#### What you will do:
Set down, please, exactly the lines below that run from the line with "makeBase();" to the line with "if empty is", both lines included.

(Source records)
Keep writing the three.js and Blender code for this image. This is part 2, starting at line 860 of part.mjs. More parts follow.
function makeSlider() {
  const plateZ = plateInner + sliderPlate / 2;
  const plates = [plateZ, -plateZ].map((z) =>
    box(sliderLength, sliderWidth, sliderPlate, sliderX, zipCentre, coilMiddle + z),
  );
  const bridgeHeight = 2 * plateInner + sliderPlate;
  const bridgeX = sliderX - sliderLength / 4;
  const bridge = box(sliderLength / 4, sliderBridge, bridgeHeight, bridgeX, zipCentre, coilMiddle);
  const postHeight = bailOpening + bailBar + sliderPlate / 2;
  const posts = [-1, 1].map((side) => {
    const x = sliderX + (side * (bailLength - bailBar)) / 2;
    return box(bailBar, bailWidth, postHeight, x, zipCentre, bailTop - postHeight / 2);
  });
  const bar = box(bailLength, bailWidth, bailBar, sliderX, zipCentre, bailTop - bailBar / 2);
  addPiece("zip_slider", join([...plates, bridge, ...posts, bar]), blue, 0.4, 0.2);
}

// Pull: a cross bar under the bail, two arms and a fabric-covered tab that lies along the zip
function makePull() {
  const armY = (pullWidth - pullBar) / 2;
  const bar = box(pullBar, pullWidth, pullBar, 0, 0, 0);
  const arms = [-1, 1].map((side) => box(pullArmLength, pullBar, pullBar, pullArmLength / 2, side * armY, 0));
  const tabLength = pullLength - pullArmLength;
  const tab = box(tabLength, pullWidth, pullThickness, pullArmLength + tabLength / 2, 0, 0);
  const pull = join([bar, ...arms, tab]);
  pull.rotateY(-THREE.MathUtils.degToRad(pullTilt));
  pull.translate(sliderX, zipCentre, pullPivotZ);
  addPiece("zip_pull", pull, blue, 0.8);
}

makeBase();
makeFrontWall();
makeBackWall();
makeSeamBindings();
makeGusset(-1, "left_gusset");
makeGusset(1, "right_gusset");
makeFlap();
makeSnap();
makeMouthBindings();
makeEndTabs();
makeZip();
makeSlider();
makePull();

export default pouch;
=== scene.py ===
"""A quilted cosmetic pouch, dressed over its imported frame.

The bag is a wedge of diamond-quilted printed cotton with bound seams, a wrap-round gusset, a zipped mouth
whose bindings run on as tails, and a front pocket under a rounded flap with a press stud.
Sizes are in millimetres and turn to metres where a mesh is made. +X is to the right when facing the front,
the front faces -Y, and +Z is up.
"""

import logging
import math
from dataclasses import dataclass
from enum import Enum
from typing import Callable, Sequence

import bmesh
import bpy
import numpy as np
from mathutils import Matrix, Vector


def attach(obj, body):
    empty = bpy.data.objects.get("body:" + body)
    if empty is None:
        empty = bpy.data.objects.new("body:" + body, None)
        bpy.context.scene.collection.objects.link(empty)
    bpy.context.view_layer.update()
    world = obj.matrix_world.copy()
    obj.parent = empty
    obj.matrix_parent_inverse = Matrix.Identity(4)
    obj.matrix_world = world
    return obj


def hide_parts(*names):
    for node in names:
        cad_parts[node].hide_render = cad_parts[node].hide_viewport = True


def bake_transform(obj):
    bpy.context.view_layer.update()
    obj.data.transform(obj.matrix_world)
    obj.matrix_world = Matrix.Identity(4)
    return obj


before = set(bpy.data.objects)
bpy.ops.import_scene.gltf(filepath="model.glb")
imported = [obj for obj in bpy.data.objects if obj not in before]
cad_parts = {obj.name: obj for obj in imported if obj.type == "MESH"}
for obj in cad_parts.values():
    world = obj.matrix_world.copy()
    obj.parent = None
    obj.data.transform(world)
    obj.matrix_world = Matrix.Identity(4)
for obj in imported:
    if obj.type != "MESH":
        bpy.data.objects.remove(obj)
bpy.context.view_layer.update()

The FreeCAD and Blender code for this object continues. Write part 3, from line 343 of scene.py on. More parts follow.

#### Reply to the exercise:
makeBase();
makeFrontWall();
makeBackWall();
makeSeamBindings();
makeGusset(-1, "left_gusset");
makeGusset(1, "right_gusset");
makeFlap();
makeSnap();
makeMouthBindings();
makeEndTabs();
makeZip();
makeSlider();
makePull();

export default pouch;
=== scene.py ===
"""A quilted cosmetic pouch, dressed over its imported frame.

The bag is a wedge of diamond-quilted printed cotton with bound seams, a wrap-round gusset, a zipped mouth
whose bindings run on as tails, and a front pocket under a rounded flap with a press stud.
Sizes are in millimetres and turn to metres where a mesh is made. +X is to the right when facing the front,
the front faces -Y, and +Z is up.
"""

import logging
import math
from dataclasses import dataclass
from enum import Enum
from typing import Callable, Sequence

import bmesh
import bpy
import numpy as np
from mathutils import Matrix, Vector


def attach(obj, body):
    empty = bpy.data.objects.get("body:" + body)
    if empty is None:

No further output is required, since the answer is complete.